From: Michael Paquier <michael(at)paquier(dot)xyz>
To: 清浅 <drec(dot)wu(at)foxmail(dot)com>
Cc: pgsql-hackers <pgsql-hackers(at)lists(dot)postgresql(dot)org>
Subject: Re: Fix orphaned 2pc file which may casue instance restart failed
Date: 2024-09-11 09:21:37
Message-ID: ZuFhIUABouliP__O@paquier.xyz
Views: Raw Message | Whole Thread | Download mbox | Resend email
Thread:
Lists: pgsql-hackers

On Sun, Sep 08, 2024 at 01:01:37PM +0800, 清浅 wrote:
> Hi all, I found that there is a race condition
> between two global transaction, which may cause instance restart
> failed with error 'could not access status of transaction
> xxx","Could not open file ""pg_xact/xxx"": No such file or
> directory'.
>
>
> The scenery to reproduce the problem is:
> 1. gxact1 is doing `FinishPreparedTransaction` and checkpoint
> is issued, so gxact1 will generate a 2pc file.
> 2. then gxact1 was removed from `TwoPhaseState-&gt;prepXacts` and
> its state memory was returned to freelist.
> 3. but just before gxact1 remove its 2pc file, gxact2 is issued,
> gxact2 will reuse the same state memory of gxact1 and will
> reset `gxact-&gt;ondisk` to false.
> 4. gxact1 continue and found that `gxact-&gt;ondisk` is false, it won't
> remove its 2pc file.

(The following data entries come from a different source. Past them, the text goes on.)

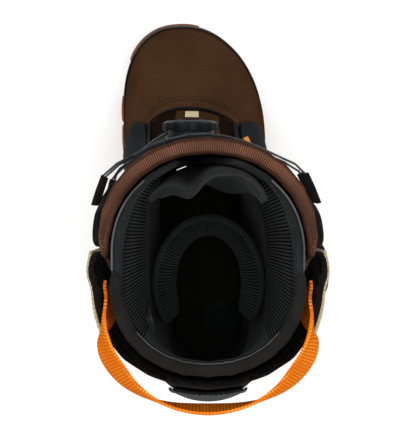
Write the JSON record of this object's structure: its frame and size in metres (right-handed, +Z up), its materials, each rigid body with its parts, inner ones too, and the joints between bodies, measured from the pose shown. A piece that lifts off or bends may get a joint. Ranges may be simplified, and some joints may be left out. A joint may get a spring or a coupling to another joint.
{
  "type": "snowboard boot",
  "caption": "Right-foot snowboard boot with padded liner, ribbed tongue binding, lace dials and an orange webbing pull loop.",
  "frame": {"origin": "on the ground, on the flat tread face under the middle of the foot", "axes": "+Z up, +Y to the toe, +X to the outer side of the foot"},
  "size_m": [0.1538, 0.3094, 0.3014],
  "materials": {
    "brown_canvas": "ripstop weave",
    "black_fabric": "padded synthetic",
    "black_synthetic": "smooth coated synthetic",
    "black_rubber": "fine texture",
    "rust_rubber": "moulded",
    "midsole_foam": "moulded foam",
    "cream_weave": "ribbed weave",
    "rust_grosgrain": "ribbed binding",
    "orange_webbing": "ribbed webbing",
    "liner_knit": "ribbed padded knit",
    "liner_smooth": "smooth padded",
    "grey_piping": "satin",
    "dial_black": "satin moulded",
    "dial_metal": "satin",
    "lace_steel": "stranded, coated",
    "fibre_board": "pressed fibre",
    "red_label": "woven",
    "white_label": "woven"
  },
  "bodies": {
    "lower": {"midsole": "midsole_foam", "outsole_forefoot": "rust_rubber", "outsole_heel": "rust_rubber", "toe_wrap": "rust_rubber", "ball_wrap_front": "rust_rubber", "ball_wrap_middle": "rust_rubber", "ball_wrap_back": "rust_rubber", "lasting_board": "fibre_board", "shank": "dial_metal", "vamp": "brown_canvas", "quarter": "black_fabric", "toe_rand": "black_rubber", "heel_counter": "black_synthetic", "instep_wing_outer": "black_synthetic", "instep_wing_inner": "black_synthetic", "throat_binding": "black_synthetic", "lower_tongue": "brown_canvas", "lower_guide_outer_low": "black_synthetic", "lower_guide_outer_top": "black_synthetic", "lower_guide_inner_low": "black_synthetic", "lower_guide_inner_top": "black_synthetic", "lower_lace": "lace_steel", "liner": "liner_knit", "ankle_pad": "liner_knit", "footbed": "liner_smooth", "heel_pad": "liner_knit"},
    "cuff": {"cuff": "black_fabric", "cuff_panel_outer": "cream_weave", "cuff_panel_inner": "cream_weave", "backstay": "black_synthetic", "side_dial_base": "dial_black", "liner_collar": "liner_smooth", "liner_piping_outer": "grey_piping", "liner_piping_inner": "grey_piping", "liner_label": "white_label", "size_label": "red_label", "harness_loop": "grey_piping", "liner_tongue": "liner_knit"},
    "tongue": {"tongue": "black_fabric", "tongue_binding": "rust_grosgrain", "tongue_plate": "black_synthetic", "tongue_dial_base": "dial_black", "upper_lace": "lace_steel"},
    "flap_outer": {"cuff_flap_outer": "black_fabric", "upper_guide_outer_low": "black_synthetic", "upper_guide_outer_top": "black_synthetic"},
    "flap_inner": {"cuff_flap_inner": "black_fabric", "upper_guide_inner_low": "black_synthetic", "upper_guide_inner_top": "black_synthetic"},
    "pull_loop": {"pull_loop": "orange_webbing"},
    "tongue_dial_cap": {"tongue_dial_cap": "dial_black"},
    "tongue_dial_knob": {"tongue_dial_knob": "dial_black", "tongue_dial_pawl_ring": "dial_black"},
    "tongue_dial_spool": {"tongue_dial_spool": "dial_metal"},
    "side_dial_cap": {"side_dial_cap": "dial_black"},
    "side_dial_knob": {"side_dial_knob": "dial_black", "side_dial_pawl_ring": "dial_black"},
    "side_dial_spool": {"side_dial_spool": "dial_metal"}
  },
  "joints": [
    {"name": "cuff_flex", "type": "hinge", "parent": "lower", "child": "cuff", "pos_m": [0, -0.035, 0.12], "axis": [-1, 0, 0], "range_deg": [0, 11], "stiffness_Nm_per_rad": 100, "deforming": ["liner", "lower_lace"]},
    {"name": "tongue_tilt", "type": "hinge", "parent": "cuff", "child": "tongue", "pos_m": [0, 0.0526, 0.1489], "axis": [-1, 0, 0], "range_deg": [0, 20], "stiffness_Nm_per_rad": 6, "deforming": ["upper_lace"]},
    {"name": "flap_outer_open", "type": "hinge", "parent": "cuff", "child": "flap_outer", "pos_m": [0.0524, -0.0016, 0.1333], "axis": [-0.173, 0.145, -0.9742], "range_deg": [0, 20], "deforming": ["upper_lace"]},
    {"name": "flap_inner_open", "type": "hinge", "parent": "cuff", "child": "flap_inner", "pos_m": [-0.0605, -0.0017, 0.1349], "axis": [-0.109, -0.148, 0.983], "range_deg": [0, 20], "deforming": ["upper_lace"]},
    {"name": "pull_loop_lift", "type": "hinge", "parent": "cuff", "child": "pull_loop", "pos_m": [0, -0.05, 0.255], "axis": [-1, 0, 0], "range_deg": [0, 40], "stiffness_Nm_per_rad": 0.5},
    {"name": "tongue_dial_pull", "type": "slide", "parent": "tongue", "child": "tongue_dial_cap", "axis": [0, 0.9931, 0.117], "range_m": [0, 0.0025]},
    {"name": "tongue_dial_turn", "type": "hinge", "parent": "tongue_dial_cap", "child": "tongue_dial_knob", "pos_m": [-0.012, 0.05105, 0.17612], "axis": [0, 0.9931, 0.117], "continuous": true},
    {"name": "tongue_dial_wind", "type": "hinge", "parent": "tongue", "child": "tongue_dial_spool", "pos_m": [-0.012, 0.05105, 0.17612], "axis": [0, 0.9931, 0.117], "continuous": true},
    {"name": "side_dial_pull", "type": "slide", "parent": "cuff", "child": "side_dial_cap", "axis": [0.9886, 0.0238, -0.1484], "range_m": [0, 0.0025]},
    {"name": "side_dial_turn", "type": "hinge", "parent": "side_dial_cap", "child": "side_dial_knob", "pos_m": [0.06023, -0.03459, 0.1947], "axis": [0.9886, 0.0238, -0.1484], "continuous": true},
    {"name": "side_dial_wind", "type": "hinge", "parent": "cuff", "child": "side_dial_spool", "pos_m": [0.06023, -0.03459, 0.1947], "axis": [0.9886, 0.0238, -0.1484], "continuous": true}
  ],
  "couplings": [
    {"joint": "flap_outer_open", "follows": "tongue_tilt", "ratio": 1},
    {"joint": "flap_inner_open", "follows": "tongue_tilt", "ratio": 1},
    {"joint": "tongue_dial_wind", "follows": "tongue_dial_turn", "ratio": 1},
    {"joint": "side_dial_wind", "follows": "side_dial_turn", "ratio": 1}
  ]
}
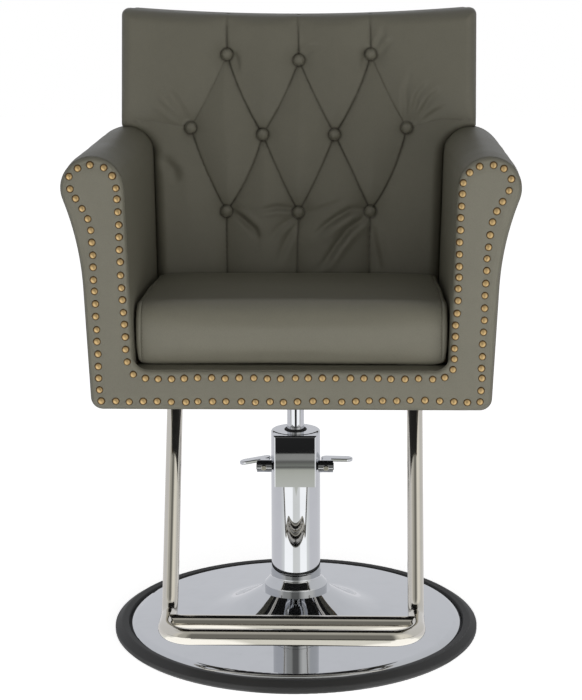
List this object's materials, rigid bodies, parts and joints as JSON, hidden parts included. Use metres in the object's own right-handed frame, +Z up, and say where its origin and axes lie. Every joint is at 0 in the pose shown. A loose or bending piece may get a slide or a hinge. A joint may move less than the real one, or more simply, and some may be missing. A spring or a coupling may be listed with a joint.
{
  "type": "styling chair",
  "caption": "Hydraulic styling chair with a button-tufted reclined back, rolled arms edged with nailheads, round plate base, side foot pedals and a tubular footrest.",
  "frame": {"origin": "on the floor, on the pump's axis", "axes": "+Z up, the sitter faces -Y, +X to the right as seen from the front"},
  "size_m": [0.6842, 0.6908, 1.0135],
  "materials": {
    "leather": "soft satin, fine grain",
    "chrome": "mirror polish",
    "steel": "plain zinc-plated",
    "rubber": "matt",
    "brass": "antique, satin",
    "wood": "raw plywood and timber",
    "black_cloth": "matt non-woven",
    "cast_iron": "black enamel"
  },
  "bodies": {
    "base": {"base_plate": "chrome", "base_trim_ring": "rubber", "pump_flange": "chrome", "pump_flange_bolts": "steel", "pump_barrel": "steel", "pump_cover": "chrome", "pump_cover_band": "rubber", "pump_head": "chrome", "pump_cowl": "chrome", "ram_wiper_seal": "rubber", "plunger_tube": "steel", "plunger_spring": "steel"},
    "plunger": {"pump_plunger": "steel"},
    "rocker": {"rocker_shaft": "chrome", "rocker_finger": "steel", "pedal_left": "chrome", "pedal_right": "chrome", "pedal_set_screws": "brass"},
    "lift": {"ram": "chrome", "ram_piston": "steel", "piston_seal": "rubber", "thrust_washer": "brass"},
    "seat": {"hub_bush": "brass", "seat_hub": "cast_iron", "seat_mount_plate": "steel", "seat_mount_bolts": "steel", "cross_rails": "wood", "front_rail_board": "wood", "back_rail_board": "wood", "arm_board_left": "wood", "arm_board_right": "wood", "seat_deck": "wood", "dust_cover": "black_cloth", "front_face_panel": "leather", "arm_left": "leather", "arm_right": "leather", "seat_cushion": "leather", "back_pad": "leather", "back_buttons": "leather", "back_board": "wood", "back_shell": "leather", "footrest_frame": "chrome", "footrest_rear_bar": "chrome", "footrest_plates": "steel", "footrest_bolts": "steel"}
  },
  "joints": [
    {"name": "ram_lift", "type": "slide", "parent": "base", "child": "lift", "axis": [0, 0, 1], "range_m": [0, 0.14]},
    {"name": "seat_swivel", "type": "hinge", "parent": "lift", "child": "seat", "pos_m": [0, 0, 0.4], "axis": [0, 0, 1], "continuous": true},
    {"name": "pedal_rock", "type": "hinge", "parent": "base", "child": "rocker", "pos_m": [0, -0.036, 0.288], "axis": [-1, 0, 0], "range_deg": [0, 20], "stiffness_Nm_per_rad": 3, "springref_deg": -20.05},
    {"name": "plunger_stroke", "type": "slide", "parent": "base", "child": "plunger", "axis": [0, 0, -1], "range_m": [0, 0.0035], "deforming": ["plunger_spring"]}
  ],
  "couplings": [
    {"joint": "plunger_stroke", "follows": "pedal_rock", "m_per_rad": 0.01}
  ]
}
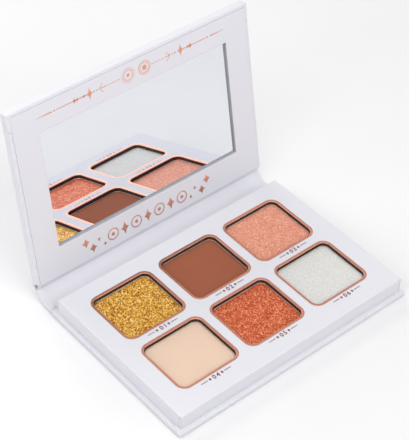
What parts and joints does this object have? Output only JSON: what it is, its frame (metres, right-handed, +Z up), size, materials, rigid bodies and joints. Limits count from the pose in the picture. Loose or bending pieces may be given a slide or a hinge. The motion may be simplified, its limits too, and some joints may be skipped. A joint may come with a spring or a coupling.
{
  "type": "eyeshadow palette",
  "caption": "Open book-style eyeshadow palette of wrapped board: raised tray of pressed powder pans, rounded spine with two creases, and a lid with a recessed mirror.",
  "frame": {"origin": "middle of the base's underside, on the surface it rests on", "axes": "+X to the user's right, +Y from the front edge towards the spine, +Z up out of the pans"},
  "size_m": [0.1174, 0.1076, 0.0845],
  "materials": {
    "soft_touch_paper": "soft-touch matte, lilac white",
    "greyboard": "raw grey board",
    "core_board": "dark brown die-cut board",
    "tinplate": "pressed tinplate",
    "mirror_glass": "silvered glass",
    "adhesive": "double-sided tape and glue pads",
    "magnet": "nickel-plated disc",
    "powder_back_left": "gold glitter",
    "powder_back_middle": "matte brown",
    "powder_back_right": "coral pink shimmer",
    "powder_front_left": "matte cream",
    "powder_front_middle": "copper orange shimmer",
    "powder_front_right": "white shimmer"
  },
  "bodies": {
    "base": {"base_board": "greyboard", "base_wrap": "soft_touch_paper", "tray_floor": "greyboard", "tray_core": "core_board", "tray_wrap": "soft_touch_paper", "tray_magnets": "magnet", "pan_adhesive": "adhesive", "pan_back_left": "tinplate", "shade_back_left": "powder_back_left", "pan_back_middle": "tinplate", "shade_back_middle": "powder_back_middle", "pan_back_right": "tinplate", "shade_back_right": "powder_back_right", "pan_front_left": "tinplate", "shade_front_left": "powder_front_left", "pan_front_middle": "tinplate", "shade_front_middle": "powder_front_middle", "pan_front_right": "tinplate", "shade_front_right": "powder_front_right"},
    "spine": {"spine_wrap": "soft_touch_paper", "spine_board": "greyboard", "spine_liner": "soft_touch_paper"},
    "lid": {"lid_board": "greyboard", "mirror_frame": "greyboard", "lid_wrap": "soft_touch_paper", "lid_liner": "soft_touch_paper", "lid_magnets": "magnet", "mirror_adhesive": "adhesive", "mirror": "mirror_glass"}
  },
  "joints": [
    {"name": "spine_hinge", "type": "hinge", "parent": "base", "child": "spine", "pos_m": [0, 0.03965, 0.00035], "axis": [-1, 0, 0], "range_deg": [-62.8, 27.2]},
    {"name": "lid_hinge", "type": "hinge", "parent": "spine", "child": "lid", "pos_m": [0, 0.05135, 0.00636], "axis": [-1, 0, 0], "range_deg": [-39.14, 50.86]}
  ]
}
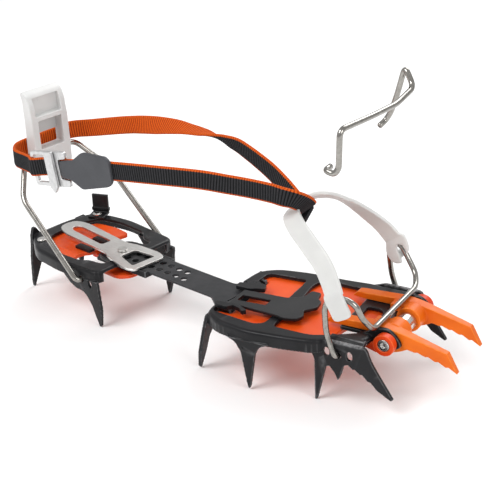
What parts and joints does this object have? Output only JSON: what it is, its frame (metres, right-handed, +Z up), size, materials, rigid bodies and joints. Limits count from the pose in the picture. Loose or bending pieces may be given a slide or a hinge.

This file is orphaned.
>
> If gxact1's local xid is not frozen, the startup process will remove
> the orphaned 2pc file. However, if the xid's corresponding clog file is
> truncated by `vacuum`, the startup process will raise error 'could not
> access status of transaction xxx', due to it could not found the
> transaction's status file in dir `pg_xact`.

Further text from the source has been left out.